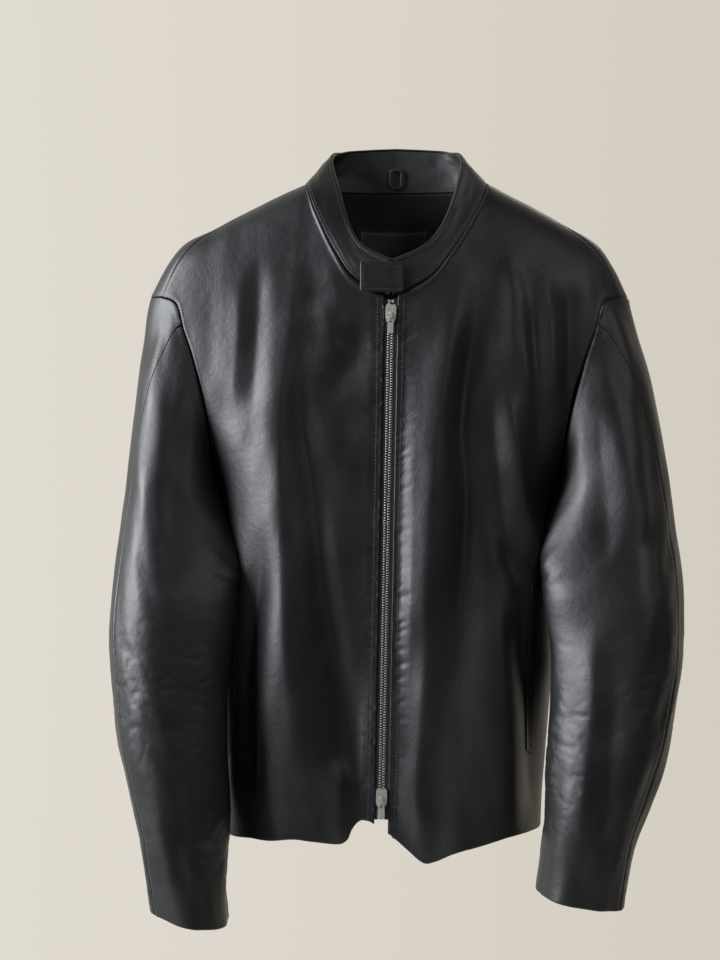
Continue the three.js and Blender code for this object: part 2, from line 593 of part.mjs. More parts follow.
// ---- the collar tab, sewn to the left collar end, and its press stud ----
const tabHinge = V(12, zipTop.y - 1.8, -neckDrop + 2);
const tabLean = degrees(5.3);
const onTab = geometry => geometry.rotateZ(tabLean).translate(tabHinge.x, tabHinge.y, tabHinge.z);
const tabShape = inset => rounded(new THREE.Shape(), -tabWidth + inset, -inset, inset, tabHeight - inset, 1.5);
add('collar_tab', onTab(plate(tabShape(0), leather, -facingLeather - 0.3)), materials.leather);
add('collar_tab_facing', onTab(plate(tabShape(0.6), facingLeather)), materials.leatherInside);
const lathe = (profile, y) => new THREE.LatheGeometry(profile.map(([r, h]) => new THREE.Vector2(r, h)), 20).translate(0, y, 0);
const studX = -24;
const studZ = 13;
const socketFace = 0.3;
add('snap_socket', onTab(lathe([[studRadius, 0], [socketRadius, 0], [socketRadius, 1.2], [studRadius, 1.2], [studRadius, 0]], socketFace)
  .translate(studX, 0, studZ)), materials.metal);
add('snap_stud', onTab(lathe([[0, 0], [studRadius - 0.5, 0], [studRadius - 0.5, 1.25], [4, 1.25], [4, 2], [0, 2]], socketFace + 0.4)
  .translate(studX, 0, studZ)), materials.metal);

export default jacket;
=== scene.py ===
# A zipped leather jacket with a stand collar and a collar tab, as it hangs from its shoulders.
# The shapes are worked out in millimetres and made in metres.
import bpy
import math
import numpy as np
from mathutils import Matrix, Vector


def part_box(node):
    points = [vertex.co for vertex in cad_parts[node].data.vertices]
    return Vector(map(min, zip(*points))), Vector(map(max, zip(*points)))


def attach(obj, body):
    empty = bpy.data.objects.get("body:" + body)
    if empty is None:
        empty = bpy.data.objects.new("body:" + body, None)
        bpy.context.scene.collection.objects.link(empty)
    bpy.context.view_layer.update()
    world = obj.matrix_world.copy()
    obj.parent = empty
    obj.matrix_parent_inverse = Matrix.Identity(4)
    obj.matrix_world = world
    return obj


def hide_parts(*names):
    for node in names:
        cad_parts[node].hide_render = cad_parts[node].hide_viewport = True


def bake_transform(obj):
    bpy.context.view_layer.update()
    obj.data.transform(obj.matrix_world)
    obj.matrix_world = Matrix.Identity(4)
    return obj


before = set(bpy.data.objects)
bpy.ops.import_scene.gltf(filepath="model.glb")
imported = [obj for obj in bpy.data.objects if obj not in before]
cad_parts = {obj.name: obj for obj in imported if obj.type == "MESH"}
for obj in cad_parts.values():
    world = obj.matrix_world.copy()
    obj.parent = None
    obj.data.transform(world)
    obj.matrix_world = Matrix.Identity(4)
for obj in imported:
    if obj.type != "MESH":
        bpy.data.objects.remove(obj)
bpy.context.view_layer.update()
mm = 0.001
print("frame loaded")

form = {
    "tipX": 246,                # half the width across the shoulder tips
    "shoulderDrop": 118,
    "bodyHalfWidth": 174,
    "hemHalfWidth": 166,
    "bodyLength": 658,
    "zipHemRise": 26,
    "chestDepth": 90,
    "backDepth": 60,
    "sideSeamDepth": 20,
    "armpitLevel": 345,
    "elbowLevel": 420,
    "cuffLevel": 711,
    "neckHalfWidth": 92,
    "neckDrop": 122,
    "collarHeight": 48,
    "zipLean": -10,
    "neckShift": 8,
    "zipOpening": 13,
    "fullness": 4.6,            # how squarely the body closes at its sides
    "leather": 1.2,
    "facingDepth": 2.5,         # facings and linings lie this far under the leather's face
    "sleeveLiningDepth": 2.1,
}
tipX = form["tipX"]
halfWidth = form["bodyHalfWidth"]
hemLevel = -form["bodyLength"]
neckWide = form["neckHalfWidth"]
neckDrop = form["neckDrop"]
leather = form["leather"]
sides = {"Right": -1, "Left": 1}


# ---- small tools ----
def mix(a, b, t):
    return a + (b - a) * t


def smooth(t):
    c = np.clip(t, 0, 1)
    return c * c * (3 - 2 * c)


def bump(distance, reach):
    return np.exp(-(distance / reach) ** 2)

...

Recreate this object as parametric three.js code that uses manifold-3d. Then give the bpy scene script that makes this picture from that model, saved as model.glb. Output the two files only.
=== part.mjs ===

EXERCISE OBJECTIVE => Transcribe, exactly and exclusively, the run of lines that opens with the line bearing "add('snap_stud', onTab(lathe([[0, 0], [studRadius" and closes with the line bearing "points = [vertex.co".

RIGHT ANSWER =>
add('snap_stud', onTab(lathe([[0, 0], [studRadius - 0.5, 0], [studRadius - 0.5, 1.25], [4, 1.25], [4, 2], [0, 2]], socketFace + 0.4)
  .translate(studX, 0, studZ)), materials.metal);

export default jacket;
=== scene.py ===
# A zipped leather jacket with a stand collar and a collar tab, as it hangs from its shoulders.
# The shapes are worked out in millimetres and made in metres.
import bpy
import math
import numpy as np
from mathutils import Matrix, Vector


def part_box(node):
    points = [vertex.co for vertex in cad_parts[node].data.vertices]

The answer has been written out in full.